When we talk of parallelism, we need to understand the concept of granularity. The granularity of parallelism indicates the size of the computations that are being performed at the same time between synchronizations. Some examples of parallelism in order of increasing grain size are:

  • When performing a 32-bit integer addition, using a carry lookahead adder, you can partially add bits 0 and 1 at the same time as bits 2 and 3.
  • On a pipelined processor, while decoding one instruction, you can fetch the next instruction.
  • On a two-way superscalar processor, you can execute any combination of an integer and a floating-point instruction in a single cycle.
  • On a multiprocessor, you can divide the iterations of a loop among the four processors of the system.
  • You can split a large array across four workstations attached to a network. Each workstation can operate on its local information and then exchange boundary values at the end of each time step.

In this chapter, we start at instruction-level parallelism (pipelined and superscalar) and move toward thread-level parallelism , which is what we need for multiprocessor systems. It is important to note that the different levels of parallelism are generally not in conflict. Increasing thread parallelism at a coarser grain size often exposes more fine-grained parallelism.

The following is a loop that has plenty of parallelism:


DO I=1,16000 A(I) = B(I) * 3.14159ENDDO

We have expressed the loop in a way that would imply that A(1) must be computed first, followed by A(2), and so on. However, once the loop was completed, it would not have mattered if A(16000), were computed first followed by A(15999), and so on. The loop could have computed the even values of I and then computed the odd values of I. It would not even make a difference if all 16,000 of the iterations were computed simultaneously using a 16,000-way superscalar processor. Interestingly, this is not as far-fetched as it might seem. On a single instruction multiple data (SIMD) computer such as the Connection CM-2 with 16,384 processors, it would take three instruction cycles to process this entire loop. If the compiler has flexibility in the order in which it can execute the instructions that make up your program, it can execute those instructions simultaneously when parallel hardware is available.

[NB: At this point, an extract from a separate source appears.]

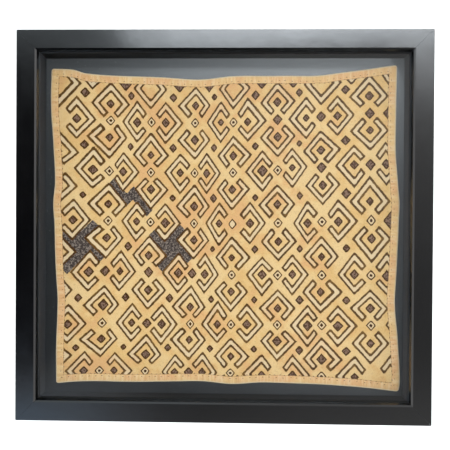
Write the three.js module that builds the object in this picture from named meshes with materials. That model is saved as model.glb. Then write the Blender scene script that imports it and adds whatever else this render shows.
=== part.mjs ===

One technique that computer scientists use to formally analyze the potential parallelism in an algorithm is to characterize how quickly it would execute with an “infinite-way” superscalar processor.

Not all loops contain as much parallelism as this simple loop. We need to identify the things that limit the parallelism in our codes and remove them whenever possible. In previous chapters we have already looked at removing clutter and rewriting loops to simplify the body of the loop.

This chapter also supplements [link] , in many ways. We looked at the mechanics of compiling code, all of which apply here, but we didn’t answer all of the “whys.” Basic block analysis techniques form the basis for the work the compiler does when looking for more parallelism. Looking at two pieces of data, instructions, or data and instructions, a modern compiler asks the question, “Do these things depend on each other?” The three possible answers are yes, no, and we don’t know. The third answer is effectively the same as a yes, because a compiler has to be conservative whenever it is unsure whether it is safe to tweak the ordering of instructions.

Helping the compiler recognize parallelism is one of the basic approaches specialists take in tuning code. A slight rewording of a loop or some supplementary information supplied to the compiler can change a “we don’t know” answer into an opportunity for parallelism. To be certain, there are other facets to tuning as well, such as optimizing memory access patterns so that they best suit the hardware, or recasting an algorithm. And there is no single best approach to every problem; any tuning effort has to be a combination of techniques.